Somalia needs political coherence credible institutions, respected constitutional processes, effective governance. External partners need discipline sustained engagement, not episodic attention when crises flare. Supporting Somali state consolidation isn’t altruism. It’s cold strategic calculation. For Saudi Arabia, central to every Red Sea initiative, engaging a unified Somalia means dealing with one government, one legal system, one set of commitments. For Washington and Brussels, it means reliable partnerships in a region where reliability is scarce. The alternative fragmented authority, parallel governments, competing claims—makes every security challenge harder and every diplomatic solution more remote.

 Getting the Message Right

Political reform needs strategic communication to back it up. Somalia’s case should reach policymakers in Riyadh, Washington and Brussels in language they understand: security requirements, legal frameworks, operational efficiency.

Not grievance politics. Not historical claims. Not emotional appeals.
The argument is simple: Constitutional legitimacy enables cooperation. Territorial integrity prevents chaos. Maritime governance requires clear authority. When Somalia speaks this language through credible diplomatic channels and policy engagement, it gets heard. When it doesn’t, others fill the vacuum usually with narratives that justify exactly the kind of fragmentation recognition that just happened.

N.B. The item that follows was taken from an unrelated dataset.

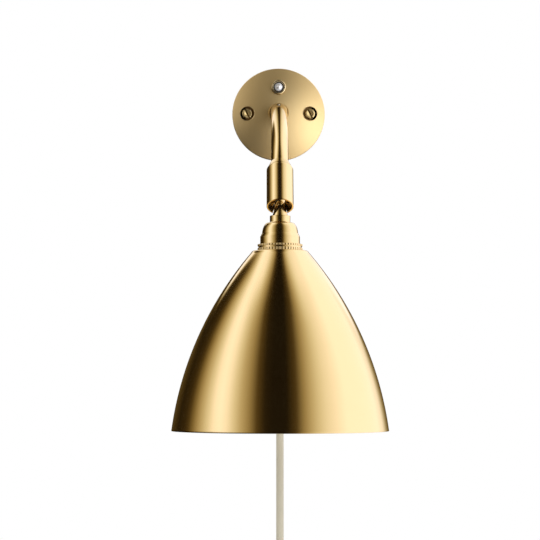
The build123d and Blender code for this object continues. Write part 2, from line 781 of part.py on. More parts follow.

Strategic communication isn’t spin. It’s statecraft.
Somalia’s choices now ripple far beyond East Africa. At a moment when Red Sea security faces unprecedented pressure Houthi attacks, great power competition, proliferating armed groups the question of Somali unity has become everybody’s problem.

A unified Somalia, governed by constitutional order, can anchor Horn of Africa stability and partner effectively in securing vital maritime corridors. Fragmented Somalia, with competing authorities and disputed legitimacy, imposes costs no one can afford disrupted shipping, expanded terrorism, regional instability, collapsed governance.
Israel’s recognition bet on fragmentation. It wagered that narrow tactical, gains—intelligence access, potential bases, and diplomatic signaling—outweigh the strategic costs of legitimizing state breakup in one of the world’s most volatile regions.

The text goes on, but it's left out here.